What term can I take my bridging loan out for?

Terms from Inflow are flexible and can range from a minimum of 1 month to a maximum of 24 months. In addition to this, there are no fees or charges for early repayment.

We can consider ‘re-bridging’ or extending your existing bridging loan if required (subject to underwriting and additional due diligence).

Will you lend on a purchase at below-market-value?

Yes. Inflow will lend up to 75% LTV of the open market value or 85% of the purchase price, whichever is the lower amount.

Do you lend to first time property investors and property developers?

Yes. We support the SME property developer and investor market; a key segment which is poorly and inefficiently served by traditional funding and other bridging loan lenders.

What are Inflow’s Interest Rates?

Our pricing is based on the individual merits of each application meaning each borrower obtains the most suitable and competitive interest rate. Our bridging loan rates normally range between 0.55% to 0.95% per month and the borrowing is arranged on an interest-only basis.

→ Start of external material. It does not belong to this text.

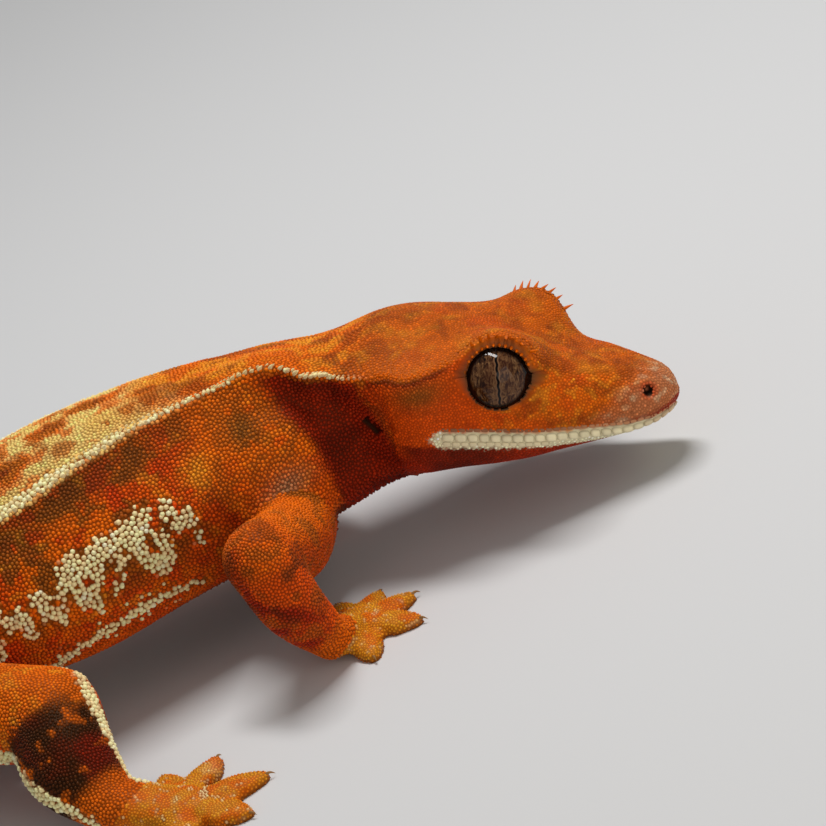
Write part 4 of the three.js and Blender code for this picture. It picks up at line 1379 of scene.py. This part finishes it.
def ring_on_eye(side, turn, radius, extra):
    """Points at a radius from the eye's centre, extra radians outside the lids' edge, and their way out."""
    centre, ahead, above, axis = eye_frame(side)
    away = lid_angle(turn) + extra
    out = np.cos(turn)[:, None] * ahead + np.sin(turn)[:, None] * above
    direction = np.cos(away)[:, None] * axis + np.sin(away)[:, None] * out
    return centre + direction * np.asarray(radius).reshape(-1, 1), out


# A lid's rim from inside to outside: radians outside the lids' edge, radius, share of its own colour
LID_PROFILE = (
    (0.015, 3.44, 0.0),
    (-0.02, 3.62, 0.25),
    (0.01, 3.8, 0.8),
    (0.06, 3.9, 1.0),
    (0.12, 3.93, 1.0),
    (0.17, 3.88, 0.9),
    (0.2, 3.6, 0.6),
)
LID_STEPS = 120
# The lids' inner edge is near black: partly its own dark edge, partly painted shadow on the eye
LOWER_LID, LID_EDGE_SHADE = linear(96, 66, 44), linear(8, 4, 3)


def add_lid(name, side):
    """The rim of an eye's lids, thicker above."""
    turn = np.linspace(0, 2 * math.pi, LID_STEPS, endpoint=False)
    upper = smooth(-0.2, 0.5, np.sin(turn - 0.1))
    size = 0.45 + 0.55 * upper
    rim = mix(LOWER_LID, ORANGE, upper)
    rings, tints = [], []
    for extra, radius, own in LID_PROFILE:
        rings.append(ring_on_eye(side, turn, EYE["r"] + (radius - EYE["r"]) * size, extra * size)[0])
        # towards the inside each rim fades to the near-black edge, partly painted shade
        tints.append(mix(LID_EDGE_SHADE, rim, np.full(LID_STEPS, own)))
    across = len(LID_PROFILE)
    grid = np.arange(LID_STEPS * across).reshape(LID_STEPS, across)
    after = np.roll(grid, -1, 0)
    faces = np.stack([grid[:, :-1], grid[:, 1:], after[:, 1:], after[:, :-1]], -1).reshape(-1, 4)
    if side > 0:
        faces = faces[:, ::-1]
    middle = (0.08, 0.1 + 0.4 * (side > 0))
    uv = middle + 0.001 * np.stack([np.cos(turn), np.sin(turn)], 1)
    points, colours = (np.stack(rows, 1).reshape(-1, 3) for rows in (rings, tints))
    add_piece(f"lid_{name}", points, faces, SKIN, colours, uv.repeat(across, 0))


LASHES = {"from": 24, "to": 150, "count": 13, "width": 0.2, "length": 0.45, "longer": 0.2}


def add_lashes(name, side):
    """The pointed scales of the upper lid, which overhang the eye."""
    turn = np.radians(np.linspace(LASHES["from"], LASHES["to"], LASHES["count"]))
    root, out = ring_on_eye(side, turn, 3.74, 0.02)
    facing = unit(0.75 * eye_frame(side)[3] - 0.35 * out)
    count = LASHES["count"]
    sizes = np.full(count, LASHES["width"]), LASHES["length"] + LASHES["longer"] * bump(turn, 1.2, 0.6)
    foot, tip = repeated(BROWN, count), repeated(np.clip(ORANGE * 1.2, 0, 1), count)
    uv = np.stack([0.09 + 0.001 * turn, np.full(count, 0.12 + 0.4 * (side > 0))], 1)
    add_stamped(f"lashes_{name}", THORN, root, facing, out, sizes, foot, tip, uv, patch=0.0)


CHIN_END = 4.6  # the second row of lower plates ends this far in front of the eyes
LIP_TURN = 12.6  # the rows turn round the snout from here
LIP_STRAIGHT = (LIP_TURN - MOUTH_CORNER) / (LIP_TURN - MOUTH_CORNER + 4.6)  # share of a row before the turn


def lip_x(t):
    return MOUTH_CORNER + (LIP_TURN - MOUTH_CORNER) * np.minimum(t / LIP_STRAIGHT, 1)


def lip_path(t, height, side):
    """Rays towards the head along the lips, for t from 0 at the mouth's corner to 1 at the front."""
    x = lip_x(t)
    swing = np.clip((t - LIP_STRAIGHT) / (1 - LIP_STRAIGHT), 0, 1) * math.radians(84)
    z = mouth_height(x + 3.9 * np.sin(swing)) + height
    out = np.stack([np.sin(swing), side * np.cos(swing), np.zeros_like(swing)], 1)
    start = np.stack([x, np.zeros_like(x), z], 1) + out * 12.0
    return in_head(start), -out @ HEAD_TURN.T


# Rows of lip plates: lower and upper edge from the mouth's line, the number of plates from the corner to the
# front, how far they stand out, and how much they have of the lip's white
LIP_ROWS = {
    "lower": (-0.92, -0.09, 22, 0.3, 1.0),
    "chin": (-1.42, -0.9, 31, 0.16, 0.85),
    "upper": (0.08, 0.5, 34, 0.1, 0.0),
}


def lip_colour(x, white):
    """Colour of one lip plate at a distance in front of the eyes."""
    x = np.array([x])
    upper = painted(BROWN, (SNOUT_PINK, smooth(3, 11, x)), (LIP_WHITE, np.array([0.12])))
    lower = mix(LIP_WHITE, SNOUT_PINK, 0.45 * smooth(12.5, 15.5, x))
    return mix(upper, lower, np.array([white]))[0] * rng.uniform(0.92, 1.06)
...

Do you charge an Exit Fee?

Generally, Inflow does not charge an Exit fee. We provide a clear and transparent fee structure meaning you will know all your loan costs from the outset.

Do I need a valuation?

As part of our assessment of your loan application, we usually require a valuation report on the intended security property. This is undertaken by an independent panel surveyor who then prepares a report for our underwriting review.
Inflow does offer a no survey bridging loan option for specific circumstances. Please see our product guide for more information.

Can you recommend solicitors?

We do not refer or recommend solicitors but would suggest finding a solicitor firm (with a minimum 3 SRA Managers) that has previously completed bridging loans for their clients, as this will make the process as smooth as possible.